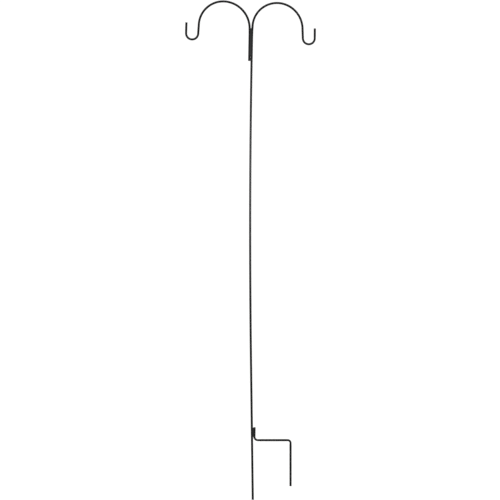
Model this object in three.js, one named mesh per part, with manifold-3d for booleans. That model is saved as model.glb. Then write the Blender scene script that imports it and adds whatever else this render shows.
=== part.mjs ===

+ + + + + + +

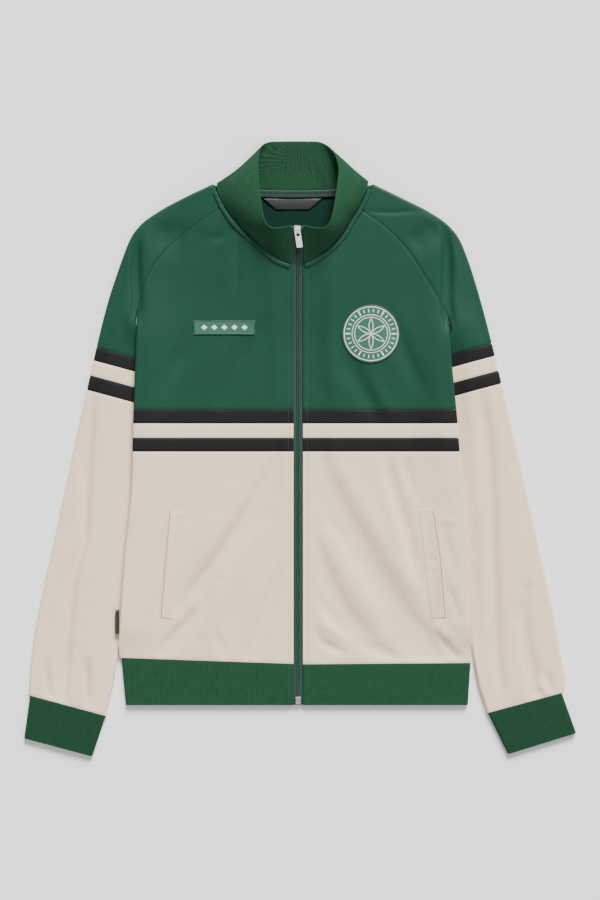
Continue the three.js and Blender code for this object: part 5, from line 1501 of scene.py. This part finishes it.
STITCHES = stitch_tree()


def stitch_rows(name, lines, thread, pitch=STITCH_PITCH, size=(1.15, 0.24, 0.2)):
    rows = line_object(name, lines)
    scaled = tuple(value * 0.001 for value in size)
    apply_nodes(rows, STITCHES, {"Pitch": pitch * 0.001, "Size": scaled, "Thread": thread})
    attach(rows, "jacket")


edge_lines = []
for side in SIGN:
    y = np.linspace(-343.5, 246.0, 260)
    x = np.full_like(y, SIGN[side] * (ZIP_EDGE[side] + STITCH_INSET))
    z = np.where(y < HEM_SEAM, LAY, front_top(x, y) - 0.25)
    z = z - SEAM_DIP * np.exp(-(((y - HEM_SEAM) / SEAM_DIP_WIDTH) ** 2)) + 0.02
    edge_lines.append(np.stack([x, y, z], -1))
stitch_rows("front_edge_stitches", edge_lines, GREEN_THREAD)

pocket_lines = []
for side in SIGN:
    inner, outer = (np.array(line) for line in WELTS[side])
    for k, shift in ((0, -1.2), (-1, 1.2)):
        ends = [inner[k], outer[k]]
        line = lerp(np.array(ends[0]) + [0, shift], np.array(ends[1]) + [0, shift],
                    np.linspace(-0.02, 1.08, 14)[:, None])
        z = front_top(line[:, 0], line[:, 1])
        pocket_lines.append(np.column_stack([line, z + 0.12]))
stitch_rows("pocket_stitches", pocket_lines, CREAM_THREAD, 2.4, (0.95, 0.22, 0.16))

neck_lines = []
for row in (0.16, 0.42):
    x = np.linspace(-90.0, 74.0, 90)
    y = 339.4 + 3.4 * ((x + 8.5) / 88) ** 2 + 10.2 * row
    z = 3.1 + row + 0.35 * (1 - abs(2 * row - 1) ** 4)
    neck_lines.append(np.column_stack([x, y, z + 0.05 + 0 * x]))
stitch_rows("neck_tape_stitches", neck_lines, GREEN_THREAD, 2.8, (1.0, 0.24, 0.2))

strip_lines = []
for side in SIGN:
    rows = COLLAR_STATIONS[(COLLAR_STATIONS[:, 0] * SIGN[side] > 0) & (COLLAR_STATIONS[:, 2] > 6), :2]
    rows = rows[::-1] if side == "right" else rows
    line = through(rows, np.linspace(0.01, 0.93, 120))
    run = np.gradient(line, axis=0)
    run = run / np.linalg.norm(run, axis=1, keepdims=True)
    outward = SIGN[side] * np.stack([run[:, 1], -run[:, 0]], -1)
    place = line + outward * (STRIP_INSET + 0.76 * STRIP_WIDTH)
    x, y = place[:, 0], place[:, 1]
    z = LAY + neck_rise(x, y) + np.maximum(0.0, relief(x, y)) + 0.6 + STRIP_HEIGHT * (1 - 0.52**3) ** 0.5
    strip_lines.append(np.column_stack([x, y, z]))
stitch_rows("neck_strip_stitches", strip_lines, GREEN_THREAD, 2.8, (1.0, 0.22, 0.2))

+ + + + + + +

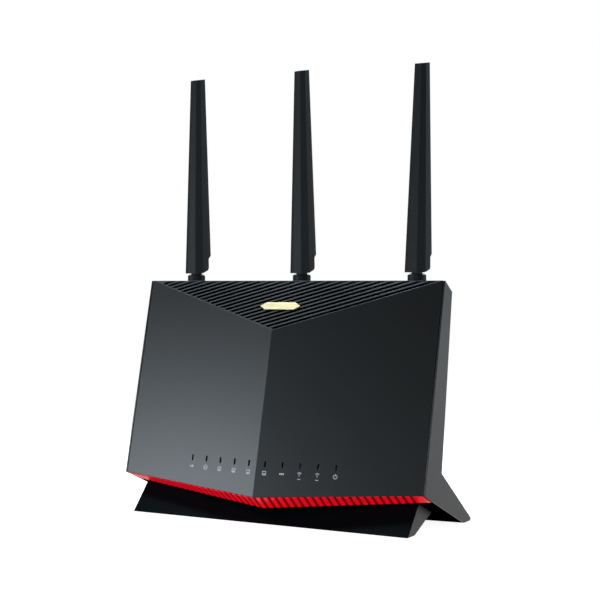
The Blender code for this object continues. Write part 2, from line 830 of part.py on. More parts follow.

+ + + + + + +

Your task: Identify every line holding the word "this" and copy it out.

Task solution:
Model this object in three.js, one named mesh per part, with manifold-3d for booleans. That model is saved as model.glb. Then write the Blender scene script that imports it and adds whatever else this render shows.
Continue the three.js and Blender code for this object: part 5, from line 1501 of scene.py. This part finishes it.
The Blender code for this object continues. Write part 2, from line 830 of part.py on. More parts follow.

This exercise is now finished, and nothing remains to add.